::: Source records
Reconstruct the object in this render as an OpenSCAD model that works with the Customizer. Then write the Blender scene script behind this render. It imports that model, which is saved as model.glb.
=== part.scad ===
::::::
::: Source records
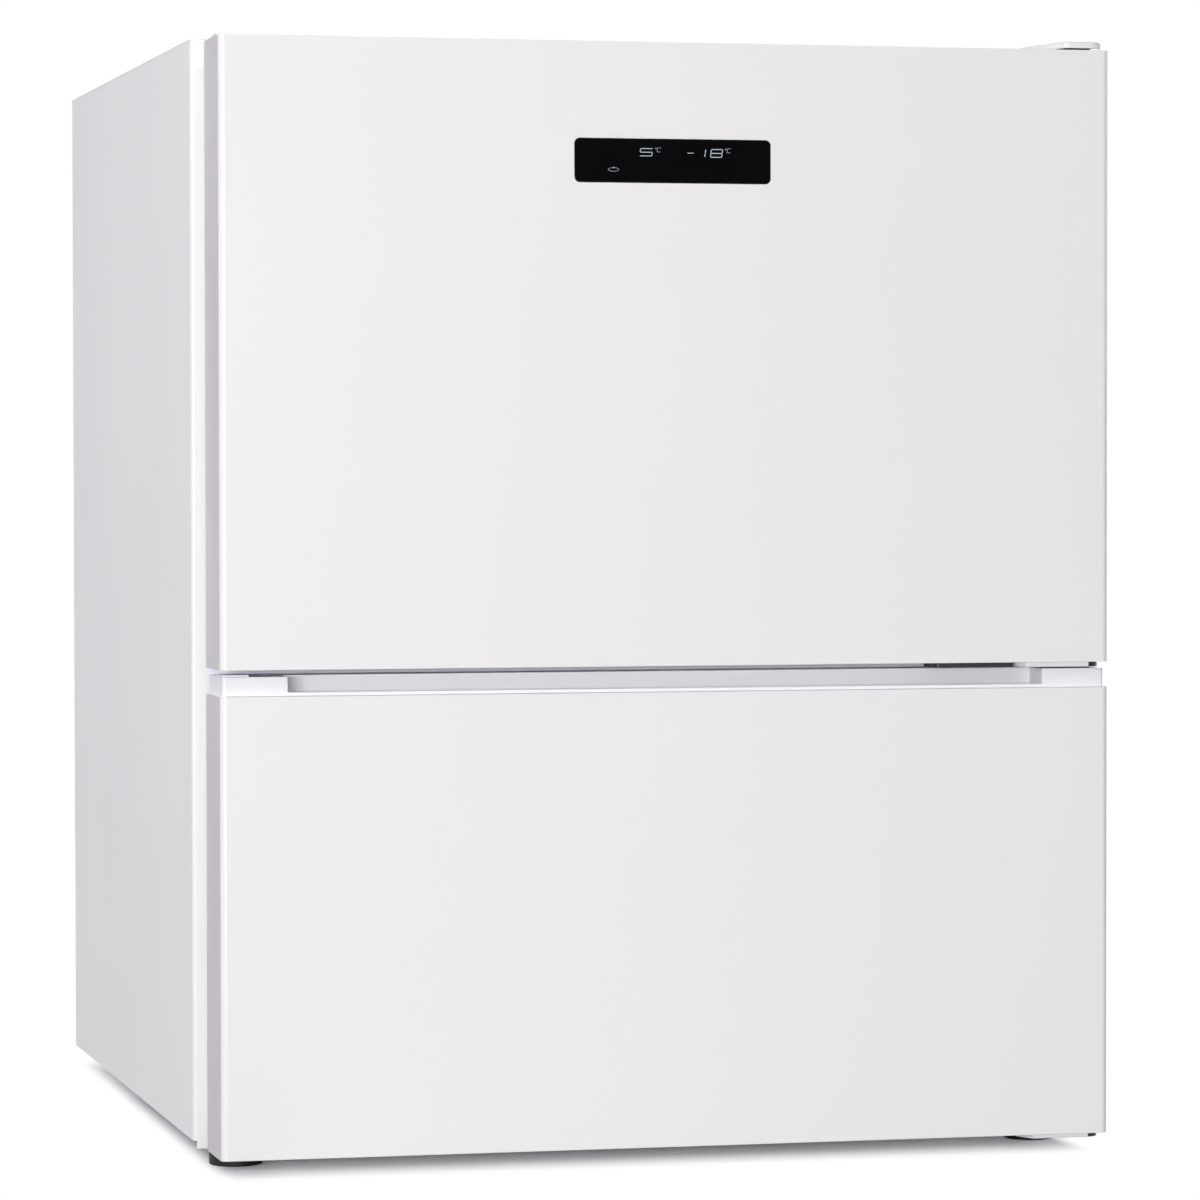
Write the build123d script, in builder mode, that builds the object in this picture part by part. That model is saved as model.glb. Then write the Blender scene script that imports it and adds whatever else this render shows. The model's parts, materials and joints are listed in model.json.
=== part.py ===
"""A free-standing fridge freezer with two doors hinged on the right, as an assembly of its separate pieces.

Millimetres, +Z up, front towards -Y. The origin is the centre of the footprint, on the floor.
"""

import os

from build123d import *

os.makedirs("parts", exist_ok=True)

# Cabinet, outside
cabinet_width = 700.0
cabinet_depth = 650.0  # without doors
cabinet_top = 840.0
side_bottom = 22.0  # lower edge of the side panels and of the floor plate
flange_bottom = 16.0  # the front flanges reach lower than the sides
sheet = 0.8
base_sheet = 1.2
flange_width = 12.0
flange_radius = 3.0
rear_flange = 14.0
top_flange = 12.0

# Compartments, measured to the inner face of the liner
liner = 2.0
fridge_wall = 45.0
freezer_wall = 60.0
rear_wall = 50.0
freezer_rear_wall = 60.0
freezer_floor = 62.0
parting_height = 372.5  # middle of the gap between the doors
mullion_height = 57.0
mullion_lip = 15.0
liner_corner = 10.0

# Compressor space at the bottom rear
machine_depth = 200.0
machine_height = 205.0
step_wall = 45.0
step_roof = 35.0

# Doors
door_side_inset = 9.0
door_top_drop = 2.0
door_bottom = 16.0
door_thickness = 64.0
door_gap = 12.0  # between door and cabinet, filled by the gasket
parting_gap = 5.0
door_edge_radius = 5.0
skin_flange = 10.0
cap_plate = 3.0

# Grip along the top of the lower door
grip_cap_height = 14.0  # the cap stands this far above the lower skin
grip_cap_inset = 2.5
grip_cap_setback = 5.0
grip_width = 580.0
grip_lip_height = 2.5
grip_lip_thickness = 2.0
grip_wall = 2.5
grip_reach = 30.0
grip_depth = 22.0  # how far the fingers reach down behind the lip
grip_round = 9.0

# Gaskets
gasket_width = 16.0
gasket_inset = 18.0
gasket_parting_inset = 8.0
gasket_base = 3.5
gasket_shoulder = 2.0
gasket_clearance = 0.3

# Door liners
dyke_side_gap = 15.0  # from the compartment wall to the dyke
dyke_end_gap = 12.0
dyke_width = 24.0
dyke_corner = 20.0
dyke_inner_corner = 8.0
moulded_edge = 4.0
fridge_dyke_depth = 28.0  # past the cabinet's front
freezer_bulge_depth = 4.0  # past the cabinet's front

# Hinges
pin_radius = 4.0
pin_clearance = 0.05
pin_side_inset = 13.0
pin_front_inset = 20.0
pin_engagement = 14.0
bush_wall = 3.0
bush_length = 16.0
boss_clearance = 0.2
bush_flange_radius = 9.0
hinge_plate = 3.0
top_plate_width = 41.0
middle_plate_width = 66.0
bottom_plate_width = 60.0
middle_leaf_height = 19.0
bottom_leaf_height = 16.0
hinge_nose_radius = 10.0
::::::
**Exercise**
Among the entries above, identify all lines with "write" and copy them.

**Task output**
Reconstruct the object in this render as an OpenSCAD model that works with the Customizer. Then write the Blender scene script behind this render. It imports that model, which is saved as model.glb.
Write the build123d script, in builder mode, that builds the object in this picture part by part. That model is saved as model.glb. Then write the Blender scene script that imports it and adds whatever else this render shows. The model's parts, materials and joints are listed in model.json.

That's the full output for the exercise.